I don't really understand why people would want surveillance inside an apartment, but it's nice to have around your house. Even if it's just for the postman.
Internally I have one camera watching the main paths in my house, with the idea of catching video evidence in case there actually is a break-in. That is the only internal camera I will ever have, though - and I'm completely open to removing it and turning it into an external camera.
Why would you need or want to surveil your postman? Do they not deserve the dignity of doing their job without pervasive surveillance scrutiny?
Well, just to see when post or a package is delivered, and get a notification. It's not to surveil the actual person.
Synology NAS with surveillance station. You can flash the firmware on the $25 Wyze cams and connect them via RTSP. Only catch is that SS allows 2 cams for free and then a $50 license per cam after. We only plan to have 2 and already had the NAS so all in all an easy enough project.

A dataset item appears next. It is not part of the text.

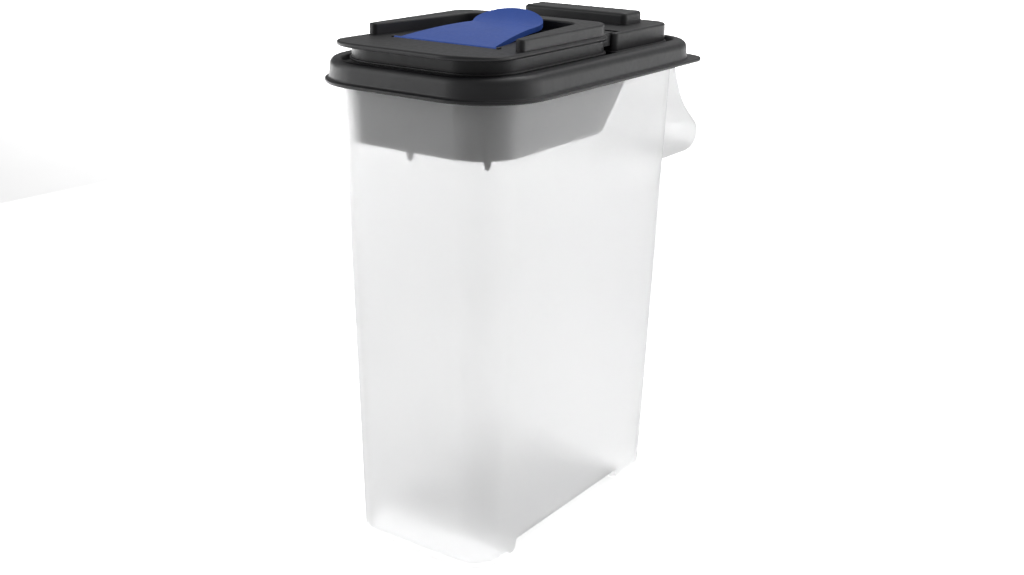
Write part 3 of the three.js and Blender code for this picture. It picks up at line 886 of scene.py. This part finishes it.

The Wyze cams are nice as they have audio, detection zones, etc.

Get a top to bottom UniFi setup from Ubiquiti. The cameras have everything you need for motion detection and night vision. You can use your own NVR or a cloud key gen2.

Most Cameras support RTSP which will allow you to monitor their streams from 3rd party software.

Ubiquiti products aren’t reliable. I live next to the ocean and the cameras last about a year. I had a POE switch in a conditioned space and it only lasted 2 years.
I’ve had Cameras outside for a couple years and they’ve done just fine. My Outdoor Flex PoE switch has been working great as well. Ocean spray will eat a lot of stuff. I’m curious what you think is reliable for a salt environment.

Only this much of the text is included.